The Accept-Language header

The Accept-Language header is attached to requests to tell a server which language(s) the user is interested in. It is normally based on the system language but certain browsers allow the user to go deeper and define an ordered list of languages they want. For example, Chrome on my personal computer uses:

Accept-Language: en-AU,en;q=0.8,en-US;q=0.6,ko;q=0.4,ja;q=0.2

Indicating that my browser wants to receive pages with languages in the following order of precedence:

  1. English (Australia)
  2. English
  3. English (United States)*
  4. Korean
  5. Japanese

* en-US is after en because Chrome puts the plain language code directly after a language code containing a region (en-AU)

So what does this have to do with font fallback? Well, this header is the fourth and last fallback that the HTML5 specification says to use as a page’s language code.

Chromium and WebKit

At the time of writing this article, Chromium and WebKit both don’t implement this last step. There are open issues on their respective sites:

Unfortunately they haven’t seem much activity recently.

Checking Accept-Language header

A neat little service exists that spits back the HTTP headers that were used in the request. Crack open your dev tools on a site that has jQuery and use the following to output the Accept-Language header to the console log:

$.ajax({
  url: "http://ajaxhttpheaders.appspot.com",
  dataType: 'jsonp',
  success: function(headers) {
    console.log(headers['Accept-Language']);
  }
});

Chinese, Japanese and Korean characters

Unfortunately this isn’t all there is to font fallback on the web. The primary cause of issues with font rendering come from the CJK characters, which is the collective term for the characters based on Chinese characters for these languages.

To give some more context of the problem, I’ll start with a little language lesson. The Chinese writing system has two scripts; traditional and simplified. Traditional Chinese characters are used by Hong Kong and Taiwan while Simplified Chinese is used by China, Singapore and Malaysia. Korean and Japanese have their own scripts but also use Chinese characters, both of which modify the way that some characters are written, far more of this happens for Japanese. It’s somewhat difficult to get exact numbers of how many Chinese characters are used by each language but here are approximations from a little research:

  • 106,230+ Traditional Chinese characters
  • 2,235+ Simplified Chinese characters
  • 53,667+ Korean
  • 50,000+ Japanese

Han unification

Han unification (or Unihan) is a project by Unicode to combine the CJK characters into a single, unified set of characters in an effort to reduce the total number of characters needed to be encoded. Characters that were derived from the same character were merged into a single character code in the Unicode Standard.

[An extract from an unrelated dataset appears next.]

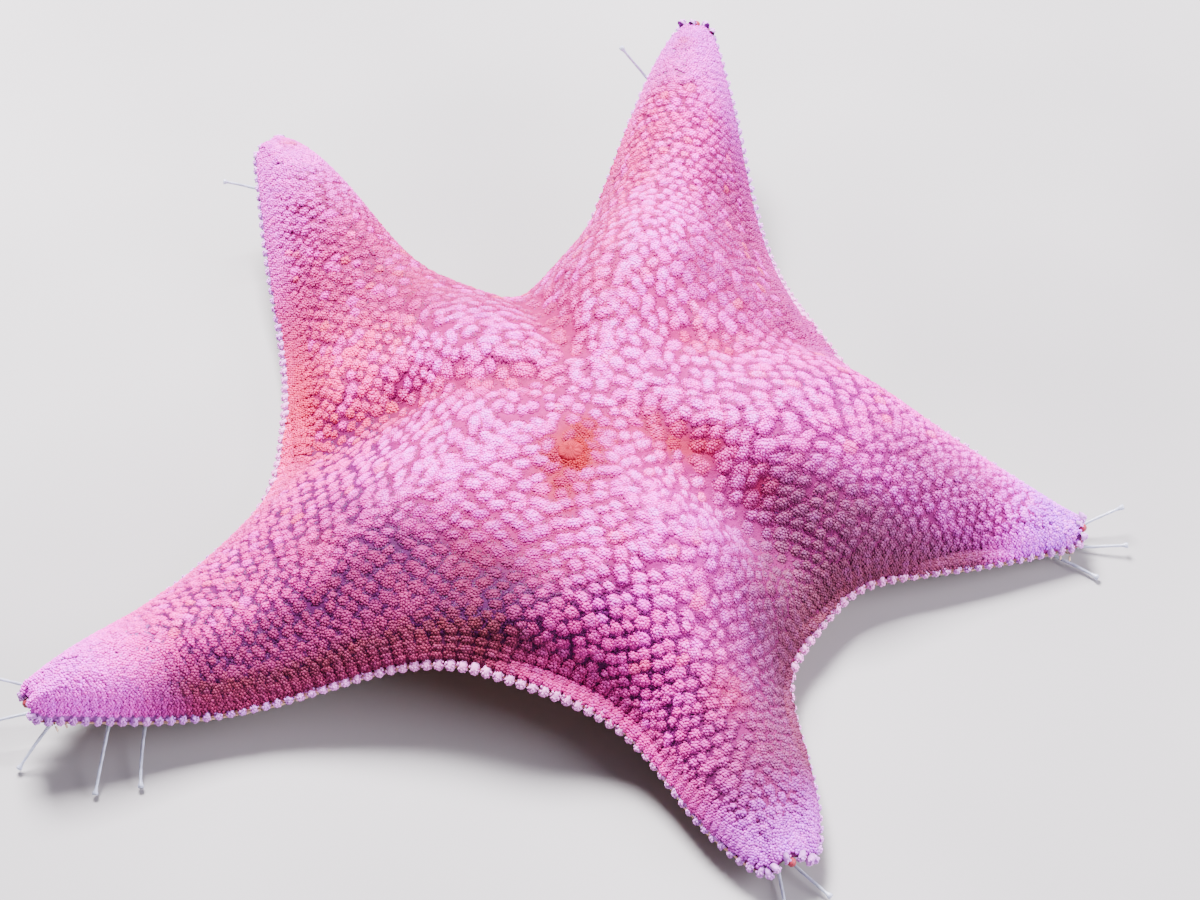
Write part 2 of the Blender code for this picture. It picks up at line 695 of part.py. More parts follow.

An image comparing the CJK characters 判, 与, 海, 直, 約, 返, 次 and 今
Demonstrates the difference between CJK characters all using the same character code (live demo)

One of the main driving forces for Unihan was to reduce the amount of characters required to fit in the first version of Unicode which was designed to fit in only 16 bits leaving room for only 65,536 characters. Unicode was later extended to 21 bits to reduce these sorts of problems later. Currently only a small number of possible character codes are currently assigned.

Unihan actually met with a bit of controversy for numerous reasons, such as:

  • The initial Unicode team, before East-Asian governments were participating, was largely composed of American organisations.
  • Two of these languages can appear together, and do occasionally because of multiple factors, this can cause offence to the reader due to sociopolitical reasons for example.
  • A simpler solution could have been to increase the amount of bits in a Unicode character, which happened at a later point anyway.

Where this fails users

Unless lang is explicitly defined, this fails users in a specific use case. Consider a bi-lingual person who speaks two of the CJK languages, say Chinese (mother-tongue) and Japanese. If lang is not present then the system language will be used to determine the glyphs. This leads to characters always being displayed using Chinese glyphs, even on Japanese websites. This is a particular issue for language learners as it will cause confusion as to how the character is written in that language.

How do we fix it?

A browser could potentially leverage knowledge such as the top-level domain or scanning a document for the presence of certain other scripts such as kana (Japanese) or hangul (Korean) to make a more educated guess of the document’s language. But these are both non-standard techniques leading to inconsistent behavior across browsers and could degrade browser performance (particularly the second one).

The right answer in my book is to follow the W3C’s recommendation and always define the lang attribute on the html element. Doing so would fix all the font selection problems that browsers experience with CJK fonts, in addition to adding more very valuable metadata to the document that could be consumed in various ways.